SHORT TASK -
Output the material below in its entirety, exactly as given.

PROVIDED MATERIAL -

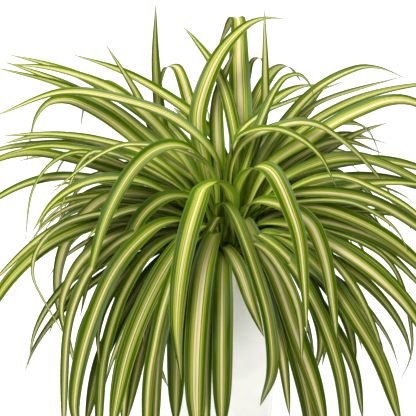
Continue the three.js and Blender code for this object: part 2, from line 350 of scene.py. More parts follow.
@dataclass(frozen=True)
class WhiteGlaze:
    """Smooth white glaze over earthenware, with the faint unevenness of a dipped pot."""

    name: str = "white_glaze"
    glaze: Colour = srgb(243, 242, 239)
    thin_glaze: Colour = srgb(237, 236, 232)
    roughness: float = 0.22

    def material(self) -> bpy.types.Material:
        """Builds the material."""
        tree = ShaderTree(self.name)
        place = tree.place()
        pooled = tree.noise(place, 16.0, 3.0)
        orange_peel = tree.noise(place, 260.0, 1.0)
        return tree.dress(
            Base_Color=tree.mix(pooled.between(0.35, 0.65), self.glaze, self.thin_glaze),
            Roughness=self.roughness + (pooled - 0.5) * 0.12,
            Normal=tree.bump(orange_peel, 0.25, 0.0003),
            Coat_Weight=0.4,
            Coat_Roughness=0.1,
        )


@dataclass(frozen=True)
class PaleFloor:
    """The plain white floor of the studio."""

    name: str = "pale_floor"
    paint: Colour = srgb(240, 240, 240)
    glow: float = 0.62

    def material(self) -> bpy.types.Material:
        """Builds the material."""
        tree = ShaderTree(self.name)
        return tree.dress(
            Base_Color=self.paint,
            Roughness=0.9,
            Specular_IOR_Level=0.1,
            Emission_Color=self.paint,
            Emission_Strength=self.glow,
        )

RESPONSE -
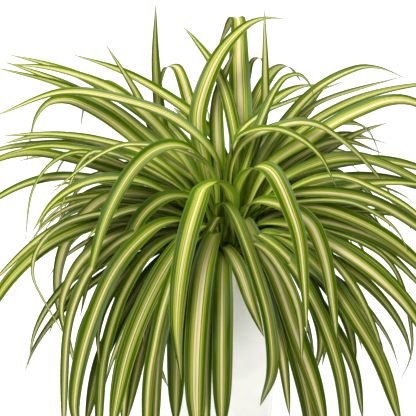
Continue the three.js and Blender code for this object: part 2, from line 350 of scene.py. More parts follow.
@dataclass(frozen=True)
class WhiteGlaze:
    """Smooth white glaze over earthenware, with the faint unevenness of a dipped pot."""

    name: str = "white_glaze"
    glaze: Colour = srgb(243, 242, 239)
    thin_glaze: Colour = srgb(237, 236, 232)
    roughness: float = 0.22

    def material(self) -> bpy.types.Material:
        """Builds the material."""
        tree = ShaderTree(self.name)
        place = tree.place()
        pooled = tree.noise(place, 16.0, 3.0)
        orange_peel = tree.noise(place, 260.0, 1.0)
        return tree.dress(
            Base_Color=tree.mix(pooled.between(0.35, 0.65), self.glaze, self.thin_glaze),
            Roughness=self.roughness + (pooled - 0.5) * 0.12,
            Normal=tree.bump(orange_peel, 0.25, 0.0003),
            Coat_Weight=0.4,
            Coat_Roughness=0.1,
        )


@dataclass(frozen=True)
class PaleFloor:
    """The plain white floor of the studio."""

    name: str = "pale_floor"
    paint: Colour = srgb(240, 240, 240)
    glow: float = 0.62

    def material(self) -> bpy.types.Material:
        """Builds the material."""
        tree = ShaderTree(self.name)
        return tree.dress(
            Base_Color=self.paint,
            Roughness=0.9,
            Specular_IOR_Level=0.1,
            Emission_Color=self.paint,
            Emission_Strength=self.glow,
        )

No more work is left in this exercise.